*PROBLEM STATEMENT*.
Gather all lines from the material that contain "parts".

□ □ □ □

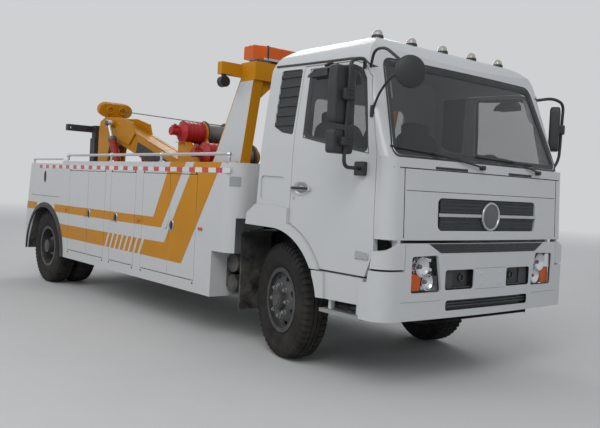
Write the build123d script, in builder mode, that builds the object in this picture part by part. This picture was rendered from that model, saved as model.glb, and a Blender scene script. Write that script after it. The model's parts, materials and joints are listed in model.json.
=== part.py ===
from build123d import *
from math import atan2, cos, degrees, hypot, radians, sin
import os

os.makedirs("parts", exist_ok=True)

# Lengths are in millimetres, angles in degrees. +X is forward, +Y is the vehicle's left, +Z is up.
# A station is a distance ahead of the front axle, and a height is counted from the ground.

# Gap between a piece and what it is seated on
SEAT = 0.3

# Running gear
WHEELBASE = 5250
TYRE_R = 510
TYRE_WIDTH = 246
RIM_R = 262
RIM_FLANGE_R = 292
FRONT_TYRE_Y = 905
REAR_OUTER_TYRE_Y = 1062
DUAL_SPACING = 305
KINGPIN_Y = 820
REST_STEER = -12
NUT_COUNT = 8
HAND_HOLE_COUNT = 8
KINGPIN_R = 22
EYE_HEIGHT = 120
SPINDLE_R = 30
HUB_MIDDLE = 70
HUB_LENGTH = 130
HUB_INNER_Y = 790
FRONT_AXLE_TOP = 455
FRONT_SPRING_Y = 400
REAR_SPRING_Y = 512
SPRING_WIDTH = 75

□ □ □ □

*WRITTEN ANSWER*.
Write the build123d script, in builder mode, that builds the object in this picture part by part. This picture was rendered from that model, saved as model.glb, and a Blender scene script. Write that script after it. The model's parts, materials and joints are listed in model.json.
os.makedirs("parts", exist_ok=True)